5 - Jefferson | Perkins | Davis
4 - Gomes | Scalabrine | Powe
3 - Pierce | Green
2 - Allen | Allen
1 - Rondo | Pruitt | Telfair

They were definitely better.


----------



## BEEZ (Jun 12, 2002)

Premier said:


> The Celtics had a lineup of:
> 
> 5 - Jefferson | Perkins | Davis
> 4 - Gomes | Scalabrine | Powe
> ...


I wouldnt say definitley better. They clearly had/have more talent than the Sixers do, which I pointed out, I just dont think they were good enough defensively to be better than the Sixers. The Sixers were better record wise anyway last year and they did improve as well.


----------



## TheTruth34 (Jul 22, 2006)

Premier said:


> Before the Garnett trade, the 76ers were not better than the Celtics.



as a celtics fan, i have to disagree, we completely sucked, oh wait but your not counting after the allen trade, well then yes i agree, but before both we were horrendous.


----------



## Coatesvillain (Jul 17, 2002)

I'm not really concerned, I just hope they don't make a rush decision to acquire someone for this season. The push should be for FA 2008, using this year as another year to develop the players on the team.

Celtics have like a short window to capture a championship. If this is worked the right way the Sixers could be on top of the Atlantic right at that point.


----------



## DieSlow69 (Apr 18, 2005)

Sixerfanforlife said:


> Hmm, considering that the Celtics had a worse record, oh and yes, before the garnett trade only acquired a 34 year old sharpshooter. I'd have to say, yes, we were better. KG propells you over us, but not over the likes of the Raptors, Nets, playoff teams last year. * Nor over the Knicks, whose front-court, probably cannot be rivaled out east.*




How in the hell can you say the Celtics with KG and Ray Allen doesn't propell the Celtics over the Knicks.......


GET OFF THAT CRACK DAWG!!!!!


----------



## BEEZ (Jun 12, 2002)

DieSlow69 said:


> [/B]
> 
> How in the hell can you say the Celtics with KG and Ray Allen doesn't propell the Celtics over the Knicks.......
> 
> ...


They dont have a bench right now, so actually hes not that far off. You have to look past those 3 guys and look at the rest of the team. All 3 cant play all game long


----------



## ChadWick (Jun 26, 2006)

you've been the worst team since you traded A.I.


----------



## BEEZ (Jun 12, 2002)

ChadWick said:


> you've been the worst team since you traded A.I.


Actually we havent, but nice try. You do realize that we had a better record once he was traded, dont you?


----------



## Sixerfanforlife (Jun 23, 2005)

You couldn't be more FAR from the truth. Whether we faced injury teams or not, we had a good 2nd half, I think, among the top 5-7 records? (We were 3-13 before the Iverson trade I believe). These guys have come a long way and while we may not be acquiring guys like KG and PP, at least we have our youth, at least we have a future. I can't say the same for a team that's currently without a bench. 

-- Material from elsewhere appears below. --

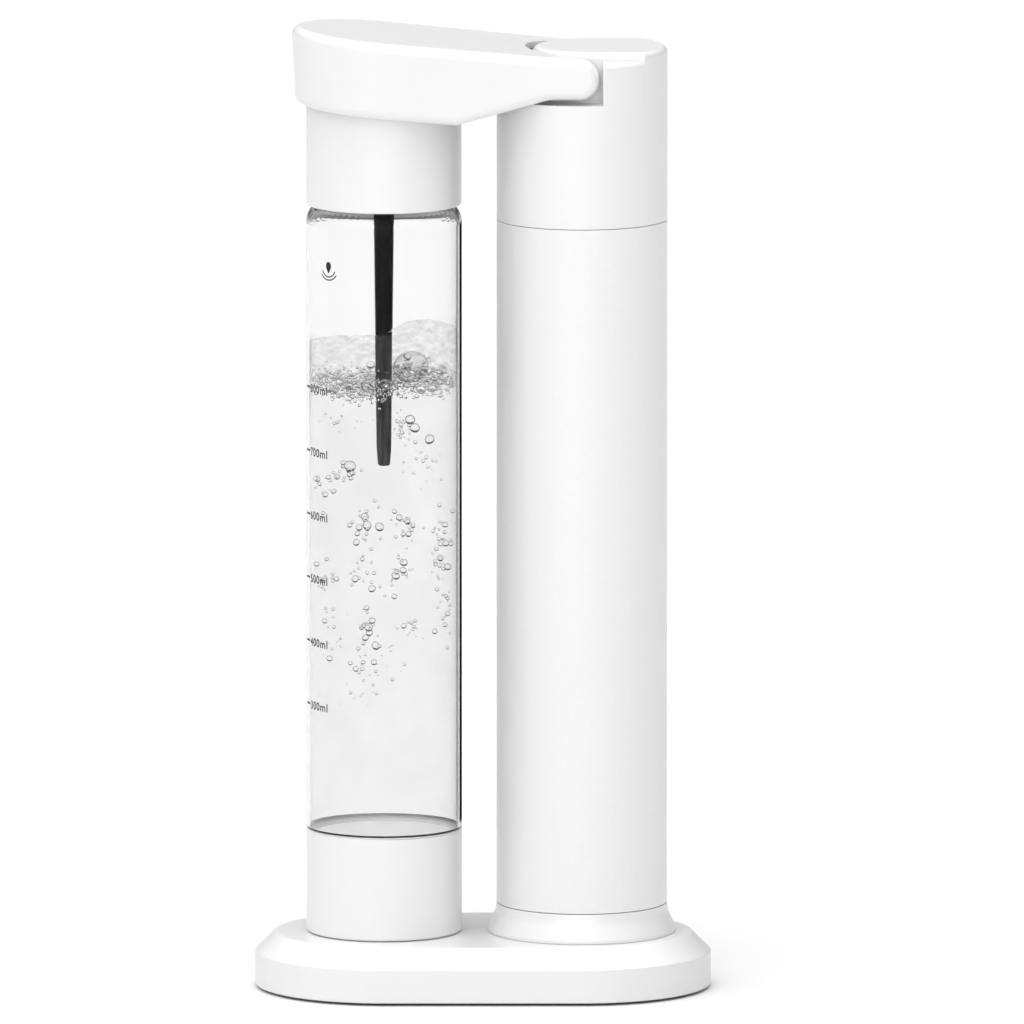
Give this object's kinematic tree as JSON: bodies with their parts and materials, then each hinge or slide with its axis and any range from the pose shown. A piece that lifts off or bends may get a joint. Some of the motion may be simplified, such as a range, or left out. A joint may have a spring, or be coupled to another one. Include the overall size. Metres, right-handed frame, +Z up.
{
  "type": "soda carbonator",
  "caption": "Slim countertop soda carbonator: stadium base, round gas column, hinged head with a press lever and a clear twist-in bottle.",
  "frame": {"origin": "on the floor under the feet, midway between the bottle's axis and the column's axis", "axes": "+Z up; +X from the bottle's axis to the column's axis; Y across the machine"},
  "size_m": [0.203, 0.115, 0.4318],
  "materials": {
    "white_plastic": "satin white, very fine texture",
    "grey_plastic": "satin grey",
    "black_plastic": "glossy black",
    "clear_plastic": "clear",
    "rubber": "matt",
    "steel": "bright zinc",
    "ballast": "rough cast",
    "brass": "machined",
    "aluminium": "painted satin"
  },
  "bodies": {
    "root": {"base_plate": "white_plastic", "bottom_cover": "grey_plastic", "base_weight": "ballast", "rubber_feet": "rubber", "base_screws": "steel", "bottle_mat": "rubber", "column_foot": "white_plastic", "column_sleeve": "white_plastic", "column_head": "white_plastic", "head_cap": "white_plastic", "tie_rods": "steel", "tie_rod_nuts": "steel", "cylinder_guide": "grey_plastic", "valve_block": "brass", "rocker_pin": "steel", "cylinder_socket": "brass", "valve_seal": "rubber", "valve_posts": "steel", "deck_screws": "steel", "feed_tube": "steel", "pin_manifold": "brass", "hinge_bracket": "steel", "hinge_pin": "steel"},
    "door": {"cylinder_door": "grey_plastic", "door_cushion": "rubber"},
    "cylinder": {"gas_cylinder": "aluminium", "cylinder_valve": "brass"},
    "rocker": {"valve_rocker": "steel"},
    "plunger": {"valve_plunger": "brass"},
    "arm": {"arm_bracket": "steel", "arm_bushes": "grey_plastic", "arm_pads": "rubber", "collar_shell": "white_plastic", "carbonating_head": "grey_plastic", "bottle_seal": "rubber", "nozzle_wand": "black_plastic", "wand_nut": "brass", "gas_fitting": "brass", "gas_tube": "steel", "swivel_block": "brass", "relief_valve": "brass", "head_screws": "steel"},
    "lever": {"lever_shell": "white_plastic", "lever_frame": "grey_plastic", "lever_bushes": "grey_plastic"},
    "push": {"push_pin": "steel", "push_spring": "steel"},
    "bottle": {"bottle_body": "clear_plastic", "bottle_cup": "white_plastic", "neck_ring": "grey_plastic"}
  },
  "joints": [
    {"name": "head_lift", "type": "hinge", "parent": "root", "child": "arm", "pos_m": [0.0425, 0, 0.4114], "axis": [0, 1, 0], "range_deg": [0, 30]},
    {"name": "lever_press", "type": "hinge", "parent": "arm", "child": "lever", "pos_m": [0.0425, 0, 0.4114], "axis": [0, 1, 0], "range_deg": [-5, 0], "stiffness_Nm_per_rad": 1, "springref_deg": 17.19},
    {"name": "push_stroke", "type": "slide", "parent": "arm", "child": "push", "axis": [0, 0, 1], "range_m": [-0.0025, 0], "deforming": ["push_spring"]},
    {"name": "bottle_twist", "type": "hinge", "parent": "arm", "child": "bottle", "pos_m": [-0.044, 0, 0.2], "axis": [0, 0, 1], "range_deg": [0, 60]},
    {"name": "rocker_tilt", "type": "hinge", "parent": "root", "child": "rocker", "pos_m": [0.058, 0, 0.3883], "axis": [0, 1, 0], "range_deg": [-3.3, 0]},
    {"name": "valve_stroke", "type": "slide", "parent": "root", "child": "plunger", "axis": [0, 0, 1], "range_m": [-0.0008, 0]},
    {"name": "cylinder_unscrew", "type": "hinge", "parent": "root", "child": "cylinder", "pos_m": [0.044, 0, 0.2], "axis": [0, 0, 1], "range_deg": [0, 1080]},
    {"name": "door_twist", "type": "hinge", "parent": "root", "child": "door", "pos_m": [0.044, 0, 0.003], "axis": [0, 0, 1], "range_deg": [0, 45]}
  ],
  "couplings": [
    {"joint": "push_stroke", "follows": "lever_press", "m_per_rad": 0.0285},
    {"joint": "rocker_tilt", "follows": "lever_press", "ratio": 0.648},
    {"joint": "valve_stroke", "follows": "lever_press", "m_per_rad": 0.00907}
  ]
}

Oh, and yes the Knicks are better IMO, but that's only on paper, we'll see how the games played out, but they have a combination of Eddy Curry and Zach Randolph, two guys who posted 20-10 in the post. They have made it easier for Stephon to score and focus more on being a point. They have good wings. I can go on and on about how their front-court makes their entire team so much better.

But, in the meantime, we can talk about how you expect 3 all-stars to be able to match an entire basketball team. -_-.


----------



## E.H. Munro (Jun 22, 2004)

Sixerfanforlife said:


> But, in the meantime, we can talk about how you expect 3 all-stars to be able to match an entire basketball team. -_-.

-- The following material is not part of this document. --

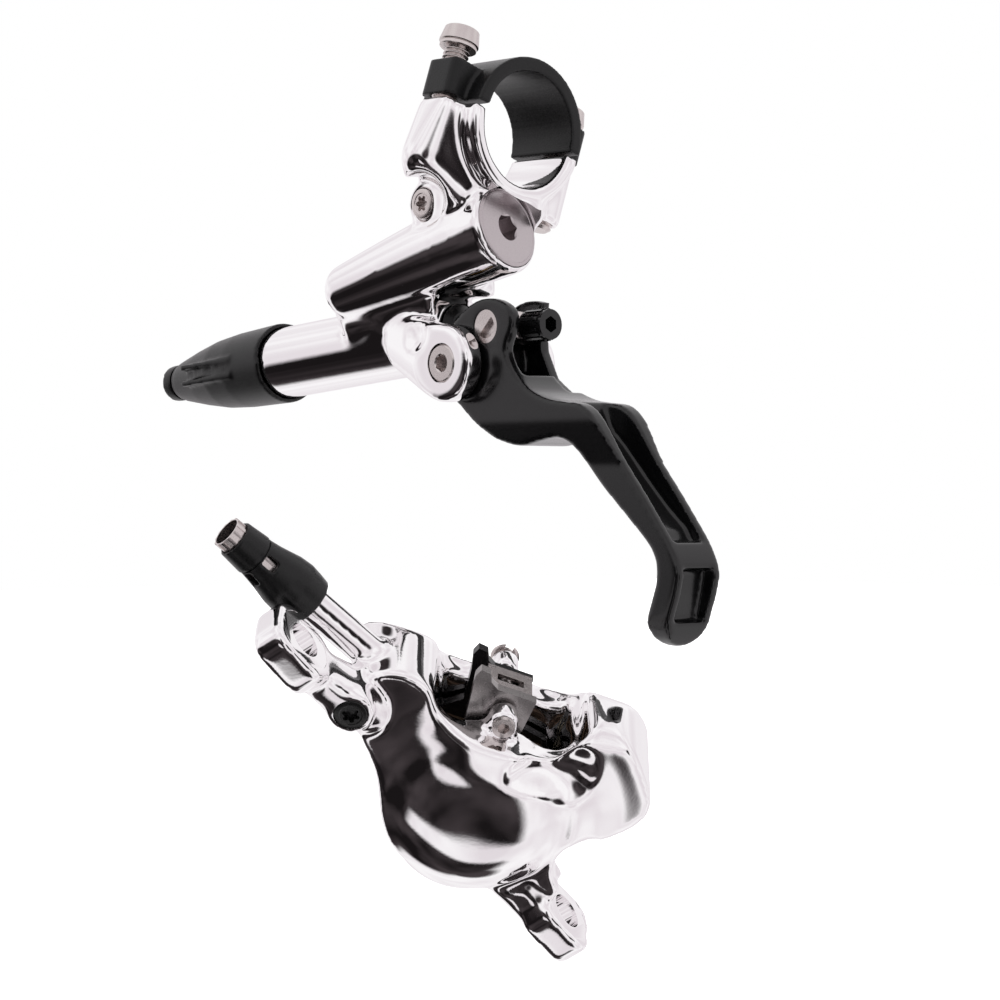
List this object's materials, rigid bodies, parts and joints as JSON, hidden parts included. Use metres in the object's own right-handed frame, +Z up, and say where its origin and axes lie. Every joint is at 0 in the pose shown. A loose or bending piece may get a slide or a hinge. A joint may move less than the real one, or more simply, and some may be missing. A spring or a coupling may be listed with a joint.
{
  "type": "hydraulic disc brake",
  "caption": "Bicycle disc brake set: clamp-on lever with master cylinder and reservoir, and a post-mount caliper with pads and a window, no hose.",
  "frame": {"origin": "centre of the handlebar bore in the lever's clamp", "axes": "+X along the handlebar towards its end, +Z up, in the attitude of the picture"},
  "size_m": [0.1588, 0.1037, 0.174],
  "materials": {
    "polished_aluminium": "mirror polished",
    "black_anodised": "gloss black anodised",
    "steel_screw": "satin",
    "satin_cap": "satin",
    "moulded_rubber": "matte",
    "boot_plastic": "satin black, moulded",
    "black_steel": "black oxide",
    "bronze": "satin",
    "master_alloy": "hard anodised",
    "piston_resin": "phenolic resin",
    "plate_steel": "zinc plated",
    "lining": "sintered friction material"
  },
  "bodies": {
    "housings": {"lever_body": "polished_aluminium", "clamp_cap": "black_anodised", "clamp_bolt_near": "steel_screw", "clamp_bolt_far": "steel_screw", "reservoir_cap": "satin_cap", "reservoir_cap_seal": "moulded_rubber", "reservoir_bladder": "moulded_rubber", "lever_bleed_screw": "steel_screw", "lever_bleed_seal": "moulded_rubber", "pivot_screw": "steel_screw", "dust_boot": "moulded_rubber", "piston_stop_ring": "steel_screw", "return_spring": "steel_screw", "lever_hose_nut": "steel_screw", "lever_hose_boot": "boot_plastic", "caliper_body": "polished_aluminium", "bore_cap": "satin_cap", "bore_cap_seal": "moulded_rubber", "piston_seal_near": "moulded_rubber", "piston_seal_far": "moulded_rubber", "pad_spring": "steel_screw", "pad_pin": "steel_screw", "pad_pin_clip": "steel_screw", "caliper_bleed_screw": "black_steel", "caliper_bleed_seal": "moulded_rubber", "hose_fitting": "steel_screw", "caliper_hose_boot": "boot_plastic"},
    "lever": {"lever_blade": "black_anodised", "pivot_bushings": "bronze"},
    "barrel": {"barrel_pin": "steel_screw"},
    "adjuster": {"pushrod": "steel_screw", "reach_knob": "black_anodised"},
    "master": {"master_piston": "master_alloy", "primary_cup": "moulded_rubber", "secondary_cup": "moulded_rubber"},
    "pad_near": {"piston_near": "piston_resin", "pad_plate_near": "plate_steel", "pad_lining_near": "lining"},
    "pad_far": {"piston_far": "piston_resin", "pad_plate_far": "black_anodised", "pad_lining_far": "lining"}
  },
  "joints": [
    {"name": "lever_pull", "type": "hinge", "parent": "housings", "child": "lever", "pos_m": [-0.0038, 0, -0.0445], "axis": [0, -1, 0], "range_deg": [0, 20], "stiffness_Nm_per_rad": 0.4, "springref_deg": -28.65},
    {"name": "barrel_turn", "type": "hinge", "parent": "lever", "child": "barrel", "pos_m": [0.0033, 0, -0.0376], "axis": [0, -1, 0], "range_deg": [-16, 2]},
    {"name": "reach_adjust", "type": "hinge", "parent": "barrel", "child": "adjuster", "pos_m": [0.0033, 0, -0.0376], "axis": [0.9998, 0, 0.0212], "range_deg": [-360, 360]},
    {"name": "master_stroke", "type": "slide", "parent": "housings", "child": "master", "axis": [-0.9962, 0, -0.0872], "range_m": [0, 0.0028], "deforming": ["return_spring"]},
    {"name": "pad_near_stroke", "type": "slide", "parent": "housings", "child": "pad_near", "axis": [-0.6095, 0.5846, 0.5355], "range_m": [0, 0.0003]},
    {"name": "pad_far_stroke", "type": "slide", "parent": "housings", "child": "pad_far", "axis": [0.6095, -0.5846, -0.5355], "range_m": [0, 0.0003]}
  ],
  "couplings": [
    {"joint": "barrel_turn", "follows": "lever_pull", "ratio": -0.695},
    {"joint": "master_stroke", "follows": "lever_pull", "m_per_rad": 0.00754},
    {"joint": "pad_near_stroke", "follows": "lever_pull", "m_per_rad": 0.0008},
    {"joint": "pad_far_stroke", "follows": "lever_pull", "m_per_rad": 0.0008}
  ]
}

Yeah, I mean what chance does a team starting Francisco Elson or Fabricio Oberto at C and SF that averages 6 p/g have? You're right, those poor *******s have no shot at a title.


----------



## mjm1 (Aug 22, 2005)

ehmunro said:


> Yeah, I mean what chance does a team starting Francisco Elson or Fabricio Oberto at C and SF that averages 6 p/g have? You're right, those poor *******s have no shot at a title.


poor *******s those spurs are. Who the **** are tony parker, manu ginobli, michael finley, robert horry, bruce bowen, and brent barry anyway :lol:


----------



## ChadWick (Jun 26, 2006)

BEEZ said:


> Actually we havent, but nice try. You do realize that we had a better record once he was traded, dont you?


I think the 76ers franchise is dead...Iguodala is the only one that can score and put up numbers...They have no other players that they could trade or that will develop....Trading A.I. was good for Sixers he needed outta there but they could have got wayy more for him, right!? That's just my opinion


----------



## Sixerfanforlife (Jun 23, 2005)

0_0, you really honestly should stick to Portland Trailblazers basketball, because you have NO idea about our young guys and just how far they've come from where they started. When we drafted Kyle Korver as a 2nd rounder, we thought of him as a shooter, nothing more. Walla, Korver works hard on his game, and is now a verastile threat of the bench, oh, and his contract is great too, this was one of Billy King's better moves.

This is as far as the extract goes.